Exercise: Quote the lines exactly, starting with the line that contains "const grinder = new THREE.Group();" and ending with the line that contains "bpy.data.objects.remove(obj)", and leave out all other lines.

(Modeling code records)
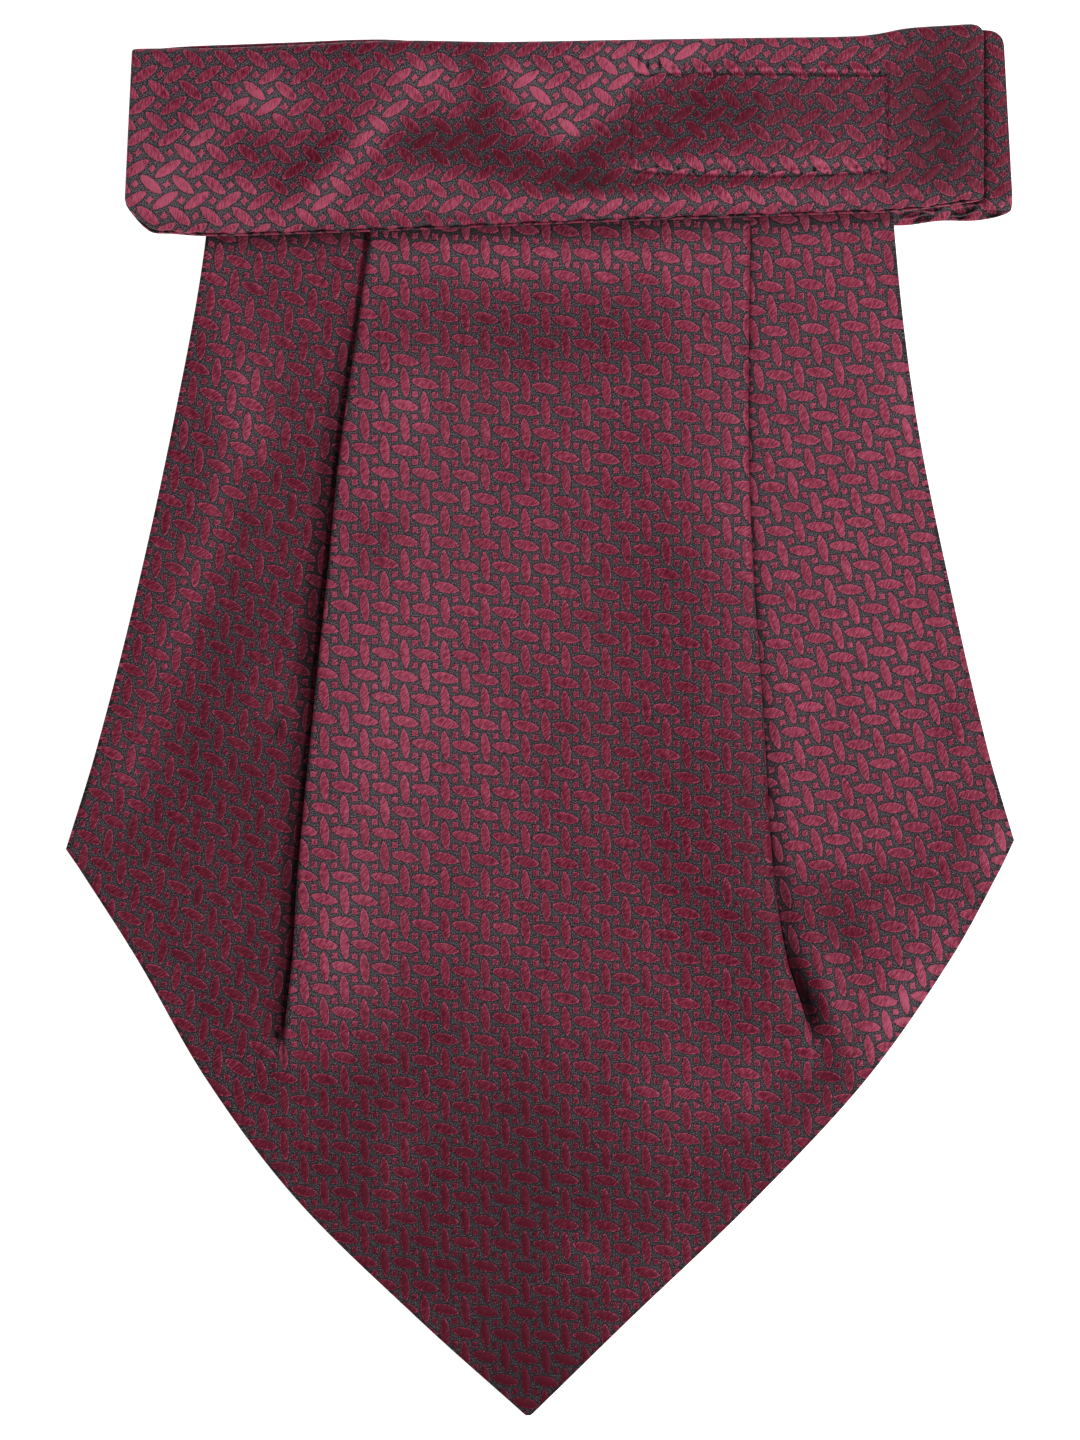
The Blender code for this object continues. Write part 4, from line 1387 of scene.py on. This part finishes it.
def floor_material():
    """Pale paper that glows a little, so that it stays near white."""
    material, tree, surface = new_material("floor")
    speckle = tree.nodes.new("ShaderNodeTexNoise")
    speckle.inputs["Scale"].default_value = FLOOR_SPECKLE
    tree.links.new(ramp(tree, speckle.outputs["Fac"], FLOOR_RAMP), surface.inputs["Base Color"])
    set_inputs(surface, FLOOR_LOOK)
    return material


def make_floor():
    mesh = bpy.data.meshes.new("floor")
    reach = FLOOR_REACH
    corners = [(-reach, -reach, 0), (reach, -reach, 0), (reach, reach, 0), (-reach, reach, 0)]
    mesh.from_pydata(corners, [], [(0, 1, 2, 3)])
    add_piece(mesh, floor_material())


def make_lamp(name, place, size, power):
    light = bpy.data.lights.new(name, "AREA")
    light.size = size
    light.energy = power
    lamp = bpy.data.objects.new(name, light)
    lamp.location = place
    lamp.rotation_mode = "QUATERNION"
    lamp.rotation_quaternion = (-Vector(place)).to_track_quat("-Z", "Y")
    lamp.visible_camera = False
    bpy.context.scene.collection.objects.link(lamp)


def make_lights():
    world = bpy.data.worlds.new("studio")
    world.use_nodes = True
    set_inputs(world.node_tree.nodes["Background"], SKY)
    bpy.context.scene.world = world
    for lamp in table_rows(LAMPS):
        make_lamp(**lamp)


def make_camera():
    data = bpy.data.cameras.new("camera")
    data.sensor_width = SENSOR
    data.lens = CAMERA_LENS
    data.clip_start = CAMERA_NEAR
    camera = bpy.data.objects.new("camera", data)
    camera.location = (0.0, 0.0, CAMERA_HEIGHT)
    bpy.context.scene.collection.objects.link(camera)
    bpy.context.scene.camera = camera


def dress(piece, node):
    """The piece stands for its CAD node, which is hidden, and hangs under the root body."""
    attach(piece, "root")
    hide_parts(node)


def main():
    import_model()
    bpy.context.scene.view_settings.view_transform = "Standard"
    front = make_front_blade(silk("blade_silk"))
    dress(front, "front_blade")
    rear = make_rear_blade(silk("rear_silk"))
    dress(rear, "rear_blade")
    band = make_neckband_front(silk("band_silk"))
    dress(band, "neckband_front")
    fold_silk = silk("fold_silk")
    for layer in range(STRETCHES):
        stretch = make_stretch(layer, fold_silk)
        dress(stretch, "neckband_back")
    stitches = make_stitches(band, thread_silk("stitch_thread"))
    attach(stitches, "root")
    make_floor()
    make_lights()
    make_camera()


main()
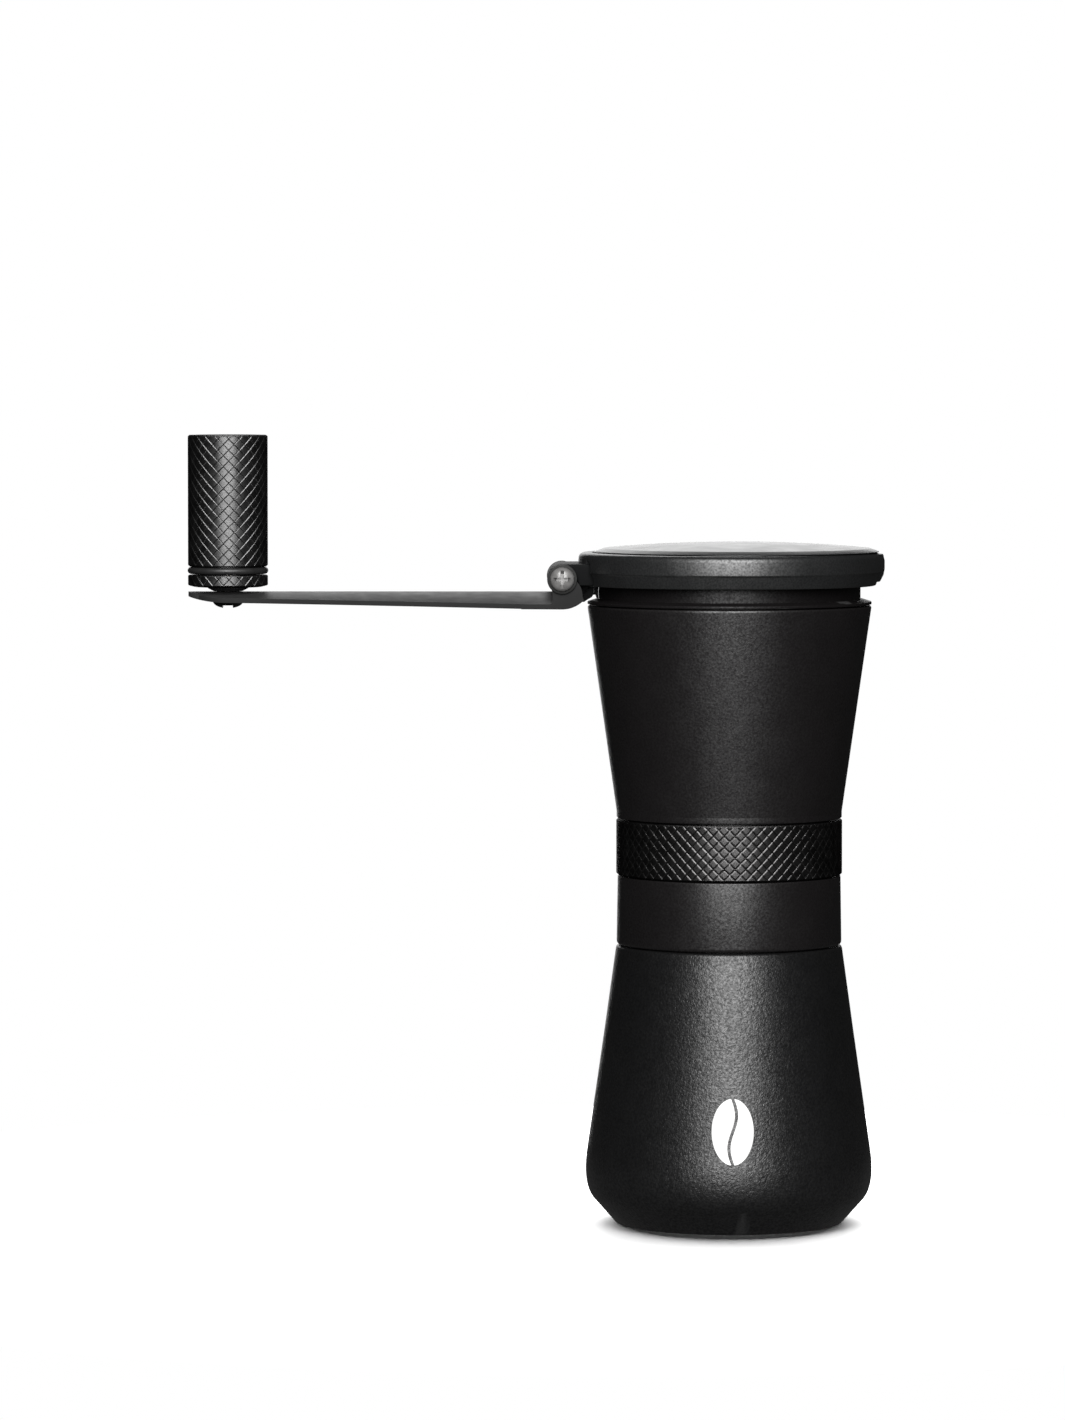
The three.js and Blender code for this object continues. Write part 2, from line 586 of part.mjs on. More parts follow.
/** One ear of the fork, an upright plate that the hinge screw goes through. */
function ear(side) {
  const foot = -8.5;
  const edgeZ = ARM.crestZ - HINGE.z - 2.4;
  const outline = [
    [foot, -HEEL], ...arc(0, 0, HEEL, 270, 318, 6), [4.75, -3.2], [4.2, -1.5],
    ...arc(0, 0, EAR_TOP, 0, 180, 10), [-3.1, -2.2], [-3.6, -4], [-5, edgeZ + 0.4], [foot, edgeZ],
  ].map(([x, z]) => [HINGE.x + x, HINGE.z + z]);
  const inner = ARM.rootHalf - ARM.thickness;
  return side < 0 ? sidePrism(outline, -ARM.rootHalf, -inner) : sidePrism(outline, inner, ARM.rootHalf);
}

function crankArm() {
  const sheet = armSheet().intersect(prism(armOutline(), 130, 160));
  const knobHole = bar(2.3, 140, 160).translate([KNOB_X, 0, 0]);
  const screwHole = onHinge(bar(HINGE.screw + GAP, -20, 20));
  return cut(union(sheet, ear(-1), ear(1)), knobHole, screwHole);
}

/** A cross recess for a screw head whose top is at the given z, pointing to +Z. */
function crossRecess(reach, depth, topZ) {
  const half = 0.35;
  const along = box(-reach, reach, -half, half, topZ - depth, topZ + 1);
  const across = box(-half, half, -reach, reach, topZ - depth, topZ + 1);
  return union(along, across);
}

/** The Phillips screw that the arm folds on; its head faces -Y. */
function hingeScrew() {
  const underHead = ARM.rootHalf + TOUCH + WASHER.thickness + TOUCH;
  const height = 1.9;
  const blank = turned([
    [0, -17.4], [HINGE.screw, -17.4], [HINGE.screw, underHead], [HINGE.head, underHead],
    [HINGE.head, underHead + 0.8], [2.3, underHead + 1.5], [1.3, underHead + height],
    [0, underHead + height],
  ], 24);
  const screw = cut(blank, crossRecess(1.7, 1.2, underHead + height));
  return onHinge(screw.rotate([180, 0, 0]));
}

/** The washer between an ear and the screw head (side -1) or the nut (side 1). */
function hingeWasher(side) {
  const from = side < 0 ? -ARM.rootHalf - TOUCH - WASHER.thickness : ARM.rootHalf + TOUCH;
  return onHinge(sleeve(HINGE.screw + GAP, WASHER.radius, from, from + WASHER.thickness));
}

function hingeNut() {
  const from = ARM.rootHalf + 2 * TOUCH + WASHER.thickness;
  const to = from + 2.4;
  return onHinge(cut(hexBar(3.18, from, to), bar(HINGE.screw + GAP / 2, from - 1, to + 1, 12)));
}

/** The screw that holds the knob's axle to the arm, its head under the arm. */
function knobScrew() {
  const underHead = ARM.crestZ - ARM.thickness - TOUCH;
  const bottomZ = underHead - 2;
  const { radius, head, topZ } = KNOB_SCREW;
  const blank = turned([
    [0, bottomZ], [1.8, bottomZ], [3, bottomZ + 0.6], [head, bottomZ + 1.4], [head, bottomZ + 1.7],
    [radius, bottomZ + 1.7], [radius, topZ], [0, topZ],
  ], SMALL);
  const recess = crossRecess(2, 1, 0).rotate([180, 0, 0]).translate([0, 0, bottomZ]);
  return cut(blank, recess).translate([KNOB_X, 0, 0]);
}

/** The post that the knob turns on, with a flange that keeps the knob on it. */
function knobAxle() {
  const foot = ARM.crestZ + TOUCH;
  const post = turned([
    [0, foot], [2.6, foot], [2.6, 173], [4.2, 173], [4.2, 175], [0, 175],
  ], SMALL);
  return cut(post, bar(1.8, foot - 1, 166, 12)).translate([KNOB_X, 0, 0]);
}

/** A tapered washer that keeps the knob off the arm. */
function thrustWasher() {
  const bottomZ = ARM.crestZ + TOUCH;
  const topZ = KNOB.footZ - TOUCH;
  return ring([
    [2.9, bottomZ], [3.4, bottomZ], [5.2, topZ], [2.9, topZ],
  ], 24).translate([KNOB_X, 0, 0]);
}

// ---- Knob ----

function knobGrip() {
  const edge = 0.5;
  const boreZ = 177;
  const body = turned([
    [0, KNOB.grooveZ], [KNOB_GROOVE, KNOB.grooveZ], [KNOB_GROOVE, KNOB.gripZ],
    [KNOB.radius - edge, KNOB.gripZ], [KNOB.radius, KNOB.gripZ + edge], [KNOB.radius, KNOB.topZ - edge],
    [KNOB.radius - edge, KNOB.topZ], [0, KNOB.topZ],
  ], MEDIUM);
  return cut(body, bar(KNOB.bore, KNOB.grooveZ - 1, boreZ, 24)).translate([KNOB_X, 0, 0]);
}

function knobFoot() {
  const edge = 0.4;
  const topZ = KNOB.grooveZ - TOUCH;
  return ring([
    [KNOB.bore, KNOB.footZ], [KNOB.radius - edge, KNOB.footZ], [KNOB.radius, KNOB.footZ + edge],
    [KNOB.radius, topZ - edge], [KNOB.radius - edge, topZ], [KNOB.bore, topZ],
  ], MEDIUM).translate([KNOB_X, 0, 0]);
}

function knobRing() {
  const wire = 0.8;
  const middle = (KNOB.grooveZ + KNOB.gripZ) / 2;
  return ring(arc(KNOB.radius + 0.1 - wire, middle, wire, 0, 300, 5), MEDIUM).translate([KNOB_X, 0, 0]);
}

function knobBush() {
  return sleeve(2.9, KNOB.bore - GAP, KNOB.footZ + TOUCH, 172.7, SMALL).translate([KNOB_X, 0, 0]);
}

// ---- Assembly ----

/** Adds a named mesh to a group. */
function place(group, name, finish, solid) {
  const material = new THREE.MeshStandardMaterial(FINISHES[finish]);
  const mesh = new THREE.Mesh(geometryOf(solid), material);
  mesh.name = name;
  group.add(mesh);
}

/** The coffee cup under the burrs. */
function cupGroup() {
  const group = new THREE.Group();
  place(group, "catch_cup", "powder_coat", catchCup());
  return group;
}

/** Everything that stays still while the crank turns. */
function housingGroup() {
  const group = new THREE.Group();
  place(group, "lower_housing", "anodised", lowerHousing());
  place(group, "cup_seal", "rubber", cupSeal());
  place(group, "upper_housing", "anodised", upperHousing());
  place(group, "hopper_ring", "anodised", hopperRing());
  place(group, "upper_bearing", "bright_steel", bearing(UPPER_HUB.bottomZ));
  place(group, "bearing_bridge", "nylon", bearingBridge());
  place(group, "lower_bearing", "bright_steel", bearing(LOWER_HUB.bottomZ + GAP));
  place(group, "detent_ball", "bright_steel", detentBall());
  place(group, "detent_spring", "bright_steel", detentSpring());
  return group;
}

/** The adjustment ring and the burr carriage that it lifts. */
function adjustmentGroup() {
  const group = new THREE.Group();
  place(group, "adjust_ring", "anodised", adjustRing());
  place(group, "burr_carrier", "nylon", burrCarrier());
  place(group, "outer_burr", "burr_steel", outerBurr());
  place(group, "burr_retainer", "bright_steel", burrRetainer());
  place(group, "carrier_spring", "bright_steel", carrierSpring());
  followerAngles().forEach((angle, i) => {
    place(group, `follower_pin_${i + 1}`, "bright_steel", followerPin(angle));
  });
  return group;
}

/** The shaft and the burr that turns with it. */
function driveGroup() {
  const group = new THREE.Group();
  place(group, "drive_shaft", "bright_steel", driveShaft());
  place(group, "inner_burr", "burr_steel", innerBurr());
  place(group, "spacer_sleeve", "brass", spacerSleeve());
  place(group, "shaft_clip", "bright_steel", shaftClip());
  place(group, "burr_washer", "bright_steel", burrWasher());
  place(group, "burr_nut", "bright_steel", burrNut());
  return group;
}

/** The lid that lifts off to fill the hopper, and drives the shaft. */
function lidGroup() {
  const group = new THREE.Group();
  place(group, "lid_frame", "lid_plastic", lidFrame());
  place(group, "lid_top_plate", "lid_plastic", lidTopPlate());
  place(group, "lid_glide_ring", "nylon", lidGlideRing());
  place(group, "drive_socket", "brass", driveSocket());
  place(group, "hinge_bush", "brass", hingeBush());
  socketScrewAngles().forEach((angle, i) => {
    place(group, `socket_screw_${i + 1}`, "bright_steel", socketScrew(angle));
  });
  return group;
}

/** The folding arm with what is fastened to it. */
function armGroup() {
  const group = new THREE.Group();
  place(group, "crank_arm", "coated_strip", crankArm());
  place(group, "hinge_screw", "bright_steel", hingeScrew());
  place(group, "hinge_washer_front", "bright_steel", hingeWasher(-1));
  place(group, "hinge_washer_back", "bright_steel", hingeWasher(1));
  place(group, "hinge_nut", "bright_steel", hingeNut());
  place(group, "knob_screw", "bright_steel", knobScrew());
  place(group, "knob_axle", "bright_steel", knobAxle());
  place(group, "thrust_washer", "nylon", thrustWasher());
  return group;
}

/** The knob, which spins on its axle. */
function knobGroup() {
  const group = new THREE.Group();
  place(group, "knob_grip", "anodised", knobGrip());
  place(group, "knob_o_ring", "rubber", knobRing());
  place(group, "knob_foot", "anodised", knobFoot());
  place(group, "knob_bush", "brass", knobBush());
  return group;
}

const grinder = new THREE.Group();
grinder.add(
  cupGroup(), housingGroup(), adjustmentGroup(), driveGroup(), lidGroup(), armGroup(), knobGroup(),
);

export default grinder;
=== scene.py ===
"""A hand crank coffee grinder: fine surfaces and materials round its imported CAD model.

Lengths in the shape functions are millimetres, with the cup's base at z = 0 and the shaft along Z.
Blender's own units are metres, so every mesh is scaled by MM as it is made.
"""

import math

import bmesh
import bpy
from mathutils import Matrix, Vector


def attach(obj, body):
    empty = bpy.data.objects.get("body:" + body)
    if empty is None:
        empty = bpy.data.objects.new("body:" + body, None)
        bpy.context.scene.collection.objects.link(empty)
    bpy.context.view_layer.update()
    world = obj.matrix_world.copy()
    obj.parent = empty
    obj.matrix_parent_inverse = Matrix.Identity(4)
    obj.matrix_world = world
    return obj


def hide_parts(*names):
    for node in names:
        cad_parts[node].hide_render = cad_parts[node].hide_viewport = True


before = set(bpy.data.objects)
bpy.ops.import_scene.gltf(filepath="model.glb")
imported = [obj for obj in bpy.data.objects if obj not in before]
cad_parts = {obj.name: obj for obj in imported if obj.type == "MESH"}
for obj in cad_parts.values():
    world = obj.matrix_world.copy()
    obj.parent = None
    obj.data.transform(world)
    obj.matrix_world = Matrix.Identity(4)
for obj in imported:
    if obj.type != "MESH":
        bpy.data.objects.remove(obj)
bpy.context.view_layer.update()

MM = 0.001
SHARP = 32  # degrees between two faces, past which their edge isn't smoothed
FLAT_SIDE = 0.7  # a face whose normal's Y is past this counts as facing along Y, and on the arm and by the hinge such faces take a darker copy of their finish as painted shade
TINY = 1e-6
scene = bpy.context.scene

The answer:
const grinder = new THREE.Group();
grinder.add(
  cupGroup(), housingGroup(), adjustmentGroup(), driveGroup(), lidGroup(), armGroup(), knobGroup(),
);

export default grinder;
=== scene.py ===
"""A hand crank coffee grinder: fine surfaces and materials round its imported CAD model.

Lengths in the shape functions are millimetres, with the cup's base at z = 0 and the shaft along Z.
Blender's own units are metres, so every mesh is scaled by MM as it is made.
"""

import math

import bmesh
import bpy
from mathutils import Matrix, Vector


def attach(obj, body):
    empty = bpy.data.objects.get("body:" + body)
    if empty is None:
        empty = bpy.data.objects.new("body:" + body, None)
        bpy.context.scene.collection.objects.link(empty)
    bpy.context.view_layer.update()
    world = obj.matrix_world.copy()
    obj.parent = empty
    obj.matrix_parent_inverse = Matrix.Identity(4)
    obj.matrix_world = world
    return obj


def hide_parts(*names):
    for node in names:
        cad_parts[node].hide_render = cad_parts[node].hide_viewport = True


before = set(bpy.data.objects)
bpy.ops.import_scene.gltf(filepath="model.glb")
imported = [obj for obj in bpy.data.objects if obj not in before]
cad_parts = {obj.name: obj for obj in imported if obj.type == "MESH"}
for obj in cad_parts.values():
    world = obj.matrix_world.copy()
    obj.parent = None
    obj.data.transform(world)
    obj.matrix_world = Matrix.Identity(4)
for obj in imported:
    if obj.type != "MESH":
        bpy.data.objects.remove(obj)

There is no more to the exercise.